### Recorded information
-------

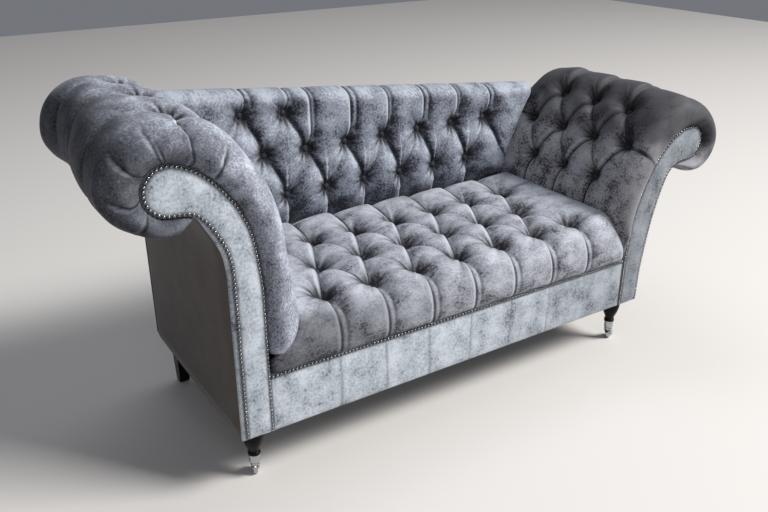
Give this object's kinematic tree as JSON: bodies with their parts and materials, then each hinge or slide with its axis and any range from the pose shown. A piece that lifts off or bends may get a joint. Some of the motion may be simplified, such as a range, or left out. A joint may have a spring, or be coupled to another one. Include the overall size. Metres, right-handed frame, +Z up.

-------

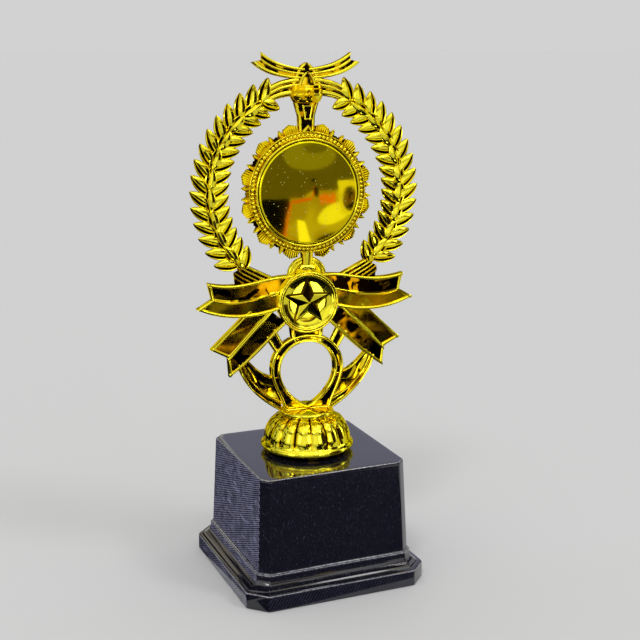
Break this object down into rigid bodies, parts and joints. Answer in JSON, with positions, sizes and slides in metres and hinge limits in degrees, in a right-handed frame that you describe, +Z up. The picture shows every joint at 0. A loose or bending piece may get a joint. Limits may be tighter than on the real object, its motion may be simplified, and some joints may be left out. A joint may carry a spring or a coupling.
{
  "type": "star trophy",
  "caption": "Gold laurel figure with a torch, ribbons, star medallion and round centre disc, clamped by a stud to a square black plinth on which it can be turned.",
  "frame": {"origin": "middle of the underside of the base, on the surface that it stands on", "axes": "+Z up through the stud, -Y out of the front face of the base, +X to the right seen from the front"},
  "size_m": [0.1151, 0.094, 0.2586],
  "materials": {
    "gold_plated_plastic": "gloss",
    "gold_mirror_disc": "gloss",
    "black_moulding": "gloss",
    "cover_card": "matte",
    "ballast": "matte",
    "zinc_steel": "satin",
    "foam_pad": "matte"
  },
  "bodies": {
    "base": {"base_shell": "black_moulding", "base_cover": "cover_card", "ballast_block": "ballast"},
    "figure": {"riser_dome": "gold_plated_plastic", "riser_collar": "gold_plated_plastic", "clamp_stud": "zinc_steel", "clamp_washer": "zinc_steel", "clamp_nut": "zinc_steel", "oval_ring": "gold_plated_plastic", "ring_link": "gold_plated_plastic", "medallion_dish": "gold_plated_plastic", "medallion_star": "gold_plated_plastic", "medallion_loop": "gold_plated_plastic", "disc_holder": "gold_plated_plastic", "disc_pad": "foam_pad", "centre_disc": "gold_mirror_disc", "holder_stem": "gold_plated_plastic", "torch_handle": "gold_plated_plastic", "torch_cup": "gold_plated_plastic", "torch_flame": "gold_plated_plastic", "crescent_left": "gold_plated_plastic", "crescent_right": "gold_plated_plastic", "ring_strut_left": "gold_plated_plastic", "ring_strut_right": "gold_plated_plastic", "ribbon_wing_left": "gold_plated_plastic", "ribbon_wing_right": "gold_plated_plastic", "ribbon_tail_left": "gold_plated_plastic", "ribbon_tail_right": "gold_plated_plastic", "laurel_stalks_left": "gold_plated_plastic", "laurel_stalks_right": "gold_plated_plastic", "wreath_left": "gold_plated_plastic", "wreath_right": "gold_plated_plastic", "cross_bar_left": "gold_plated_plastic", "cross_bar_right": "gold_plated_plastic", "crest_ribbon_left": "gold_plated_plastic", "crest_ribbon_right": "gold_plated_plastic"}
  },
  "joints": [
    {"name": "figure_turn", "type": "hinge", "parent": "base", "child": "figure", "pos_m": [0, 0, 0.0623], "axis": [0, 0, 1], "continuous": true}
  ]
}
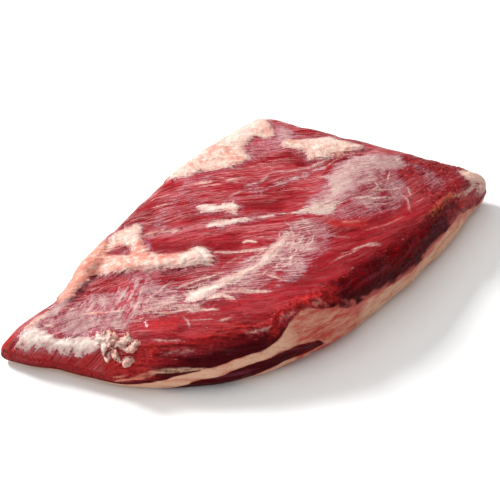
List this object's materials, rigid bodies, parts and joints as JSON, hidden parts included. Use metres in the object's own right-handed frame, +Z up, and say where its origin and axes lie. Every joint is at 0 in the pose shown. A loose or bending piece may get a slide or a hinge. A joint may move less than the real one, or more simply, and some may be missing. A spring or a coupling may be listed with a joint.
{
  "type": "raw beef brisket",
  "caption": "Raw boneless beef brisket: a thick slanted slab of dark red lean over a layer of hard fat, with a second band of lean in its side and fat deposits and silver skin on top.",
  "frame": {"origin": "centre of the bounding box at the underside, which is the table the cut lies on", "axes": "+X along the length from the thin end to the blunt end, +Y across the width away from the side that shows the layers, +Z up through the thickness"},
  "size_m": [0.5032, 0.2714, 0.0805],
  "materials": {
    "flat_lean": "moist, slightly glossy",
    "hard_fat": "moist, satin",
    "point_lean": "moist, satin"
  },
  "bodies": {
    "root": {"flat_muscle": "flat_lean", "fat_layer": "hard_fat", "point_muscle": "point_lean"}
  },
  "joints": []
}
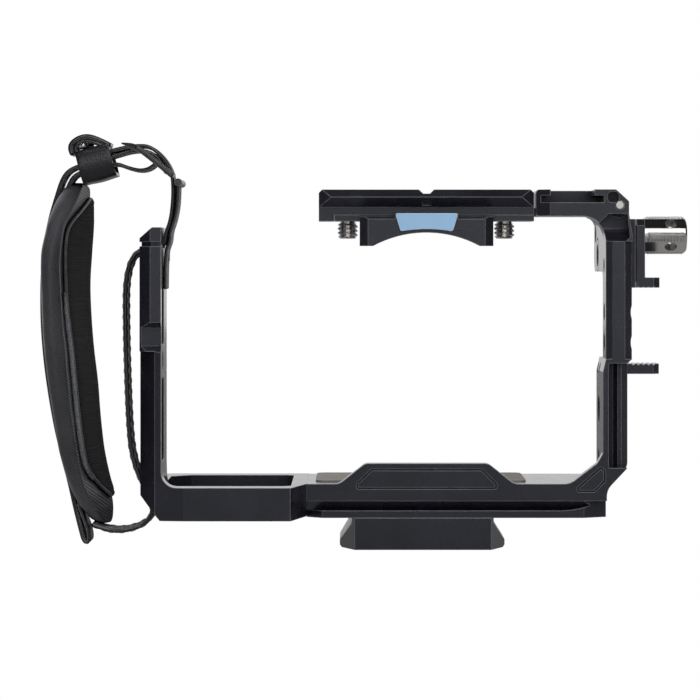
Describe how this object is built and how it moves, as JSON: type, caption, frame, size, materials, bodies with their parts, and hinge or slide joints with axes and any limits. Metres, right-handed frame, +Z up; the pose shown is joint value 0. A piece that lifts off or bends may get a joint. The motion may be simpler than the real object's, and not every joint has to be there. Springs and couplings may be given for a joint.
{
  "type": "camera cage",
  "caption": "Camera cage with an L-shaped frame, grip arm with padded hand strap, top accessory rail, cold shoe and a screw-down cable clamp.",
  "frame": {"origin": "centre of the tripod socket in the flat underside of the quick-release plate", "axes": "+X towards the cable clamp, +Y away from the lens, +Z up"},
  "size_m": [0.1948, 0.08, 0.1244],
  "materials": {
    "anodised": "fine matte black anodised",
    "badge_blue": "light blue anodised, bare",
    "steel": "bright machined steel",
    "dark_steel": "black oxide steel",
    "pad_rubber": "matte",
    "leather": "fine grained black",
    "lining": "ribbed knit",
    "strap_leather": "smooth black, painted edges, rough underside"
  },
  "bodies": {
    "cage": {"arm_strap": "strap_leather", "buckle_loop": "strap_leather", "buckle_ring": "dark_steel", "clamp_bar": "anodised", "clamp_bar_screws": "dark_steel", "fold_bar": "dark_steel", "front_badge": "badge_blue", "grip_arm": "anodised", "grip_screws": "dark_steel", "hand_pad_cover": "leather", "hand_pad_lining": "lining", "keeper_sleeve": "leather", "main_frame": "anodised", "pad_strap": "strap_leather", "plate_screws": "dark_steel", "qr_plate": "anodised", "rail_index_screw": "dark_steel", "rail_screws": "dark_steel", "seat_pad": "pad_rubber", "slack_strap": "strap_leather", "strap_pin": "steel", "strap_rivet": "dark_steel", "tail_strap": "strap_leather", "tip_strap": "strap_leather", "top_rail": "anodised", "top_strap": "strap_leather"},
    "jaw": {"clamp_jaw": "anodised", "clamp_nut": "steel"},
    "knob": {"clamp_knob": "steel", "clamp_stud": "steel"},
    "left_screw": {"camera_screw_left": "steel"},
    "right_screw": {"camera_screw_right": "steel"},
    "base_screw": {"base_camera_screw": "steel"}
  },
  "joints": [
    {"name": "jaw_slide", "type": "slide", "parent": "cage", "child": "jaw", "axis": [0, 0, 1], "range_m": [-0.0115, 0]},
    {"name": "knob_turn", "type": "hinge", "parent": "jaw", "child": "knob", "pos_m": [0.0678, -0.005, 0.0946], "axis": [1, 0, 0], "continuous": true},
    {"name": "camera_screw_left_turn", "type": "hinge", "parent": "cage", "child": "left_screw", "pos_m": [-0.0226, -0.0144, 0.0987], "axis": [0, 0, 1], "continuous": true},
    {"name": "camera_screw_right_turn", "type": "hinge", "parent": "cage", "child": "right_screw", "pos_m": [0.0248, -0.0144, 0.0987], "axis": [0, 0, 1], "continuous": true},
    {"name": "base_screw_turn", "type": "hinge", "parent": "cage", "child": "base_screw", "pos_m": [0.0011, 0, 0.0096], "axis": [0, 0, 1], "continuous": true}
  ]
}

-------

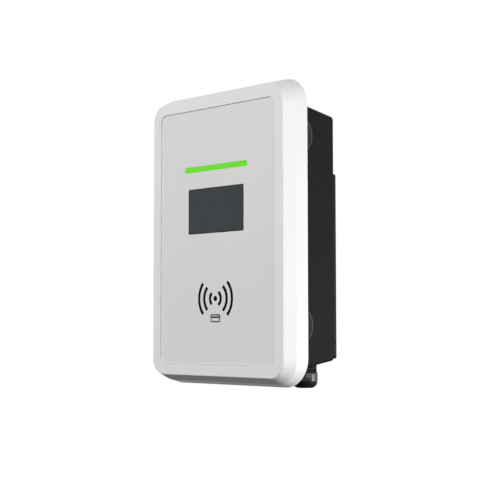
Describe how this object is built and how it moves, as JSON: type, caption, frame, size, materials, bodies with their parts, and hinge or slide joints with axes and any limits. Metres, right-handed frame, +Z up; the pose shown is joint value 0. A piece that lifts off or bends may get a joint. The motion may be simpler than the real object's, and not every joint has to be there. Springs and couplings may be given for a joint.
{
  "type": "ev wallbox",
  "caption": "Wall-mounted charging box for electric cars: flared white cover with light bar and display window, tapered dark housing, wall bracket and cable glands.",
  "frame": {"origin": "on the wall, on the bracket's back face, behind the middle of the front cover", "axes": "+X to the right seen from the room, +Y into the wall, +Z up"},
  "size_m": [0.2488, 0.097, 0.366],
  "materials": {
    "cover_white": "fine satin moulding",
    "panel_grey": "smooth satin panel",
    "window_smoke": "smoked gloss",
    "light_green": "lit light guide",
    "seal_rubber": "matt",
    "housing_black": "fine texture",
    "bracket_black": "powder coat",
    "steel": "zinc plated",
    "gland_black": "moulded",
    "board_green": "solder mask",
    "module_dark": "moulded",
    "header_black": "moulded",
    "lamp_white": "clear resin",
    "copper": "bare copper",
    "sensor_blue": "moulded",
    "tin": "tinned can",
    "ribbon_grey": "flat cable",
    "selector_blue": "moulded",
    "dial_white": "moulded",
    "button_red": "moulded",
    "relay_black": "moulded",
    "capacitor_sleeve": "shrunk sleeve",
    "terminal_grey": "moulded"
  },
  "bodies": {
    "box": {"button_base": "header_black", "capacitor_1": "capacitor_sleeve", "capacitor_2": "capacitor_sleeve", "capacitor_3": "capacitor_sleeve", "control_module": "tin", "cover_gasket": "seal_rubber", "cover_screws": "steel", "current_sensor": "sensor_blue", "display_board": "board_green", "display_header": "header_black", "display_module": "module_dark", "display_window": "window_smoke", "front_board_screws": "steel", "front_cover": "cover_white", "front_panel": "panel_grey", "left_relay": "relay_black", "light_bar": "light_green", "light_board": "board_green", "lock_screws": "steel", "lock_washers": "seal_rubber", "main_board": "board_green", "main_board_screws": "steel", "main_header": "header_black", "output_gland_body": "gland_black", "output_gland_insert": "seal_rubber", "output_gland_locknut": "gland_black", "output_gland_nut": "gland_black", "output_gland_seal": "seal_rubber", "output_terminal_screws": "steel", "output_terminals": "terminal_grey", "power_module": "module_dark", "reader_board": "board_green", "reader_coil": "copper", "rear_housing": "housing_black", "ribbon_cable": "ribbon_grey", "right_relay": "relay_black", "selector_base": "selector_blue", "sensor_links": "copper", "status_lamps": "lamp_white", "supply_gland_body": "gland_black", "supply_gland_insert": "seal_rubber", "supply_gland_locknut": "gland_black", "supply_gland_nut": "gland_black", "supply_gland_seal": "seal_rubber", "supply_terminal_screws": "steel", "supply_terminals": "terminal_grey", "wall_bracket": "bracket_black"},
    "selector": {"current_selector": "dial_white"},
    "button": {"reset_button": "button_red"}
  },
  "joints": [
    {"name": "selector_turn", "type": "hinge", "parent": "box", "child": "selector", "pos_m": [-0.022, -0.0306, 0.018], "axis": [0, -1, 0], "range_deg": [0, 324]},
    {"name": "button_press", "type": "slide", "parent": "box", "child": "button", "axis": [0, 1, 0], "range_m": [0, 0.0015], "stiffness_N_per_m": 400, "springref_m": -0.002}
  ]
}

-------

### Task prompt
Wherever "object" shows up in a line, copy that line.

### Exercise response
Give this object's kinematic tree as JSON: bodies with their parts and materials, then each hinge or slide with its axis and any range from the pose shown. A piece that lifts off or bends may get a joint. Some of the motion may be simplified, such as a range, or left out. A joint may have a spring, or be coupled to another one. Include the overall size. Metres, right-handed frame, +Z up.
Break this object down into rigid bodies, parts and joints. Answer in JSON, with positions, sizes and slides in metres and hinge limits in degrees, in a right-handed frame that you describe, +Z up. The picture shows every joint at 0. A loose or bending piece may get a joint. Limits may be tighter than on the real object, its motion may be simplified, and some joints may be left out. A joint may carry a spring or a coupling.
List this object's materials, rigid bodies, parts and joints as JSON, hidden parts included. Use metres in the object's own right-handed frame, +Z up, and say where its origin and axes lie. Every joint is at 0 in the pose shown. A loose or bending piece may get a slide or a hinge. A joint may move less than the real one, or more simply, and some may be missing. A spring or a coupling may be listed with a joint.
Describe how this object is built and how it moves, as JSON: type, caption, frame, size, materials, bodies with their parts, and hinge or slide joints with axes and any limits. Metres, right-handed frame, +Z up; the pose shown is joint value 0. A piece that lifts off or bends may get a joint. The motion may be simpler than the real object's, and not every joint has to be there. Springs and couplings may be given for a joint.
Describe how this object is built and how it moves, as JSON: type, caption, frame, size, materials, bodies with their parts, and hinge or slide joints with axes and any limits. Metres, right-handed frame, +Z up; the pose shown is joint value 0. A piece that lifts off or bends may get a joint. The motion may be simpler than the real object's, and not every joint has to be there. Springs and couplings may be given for a joint.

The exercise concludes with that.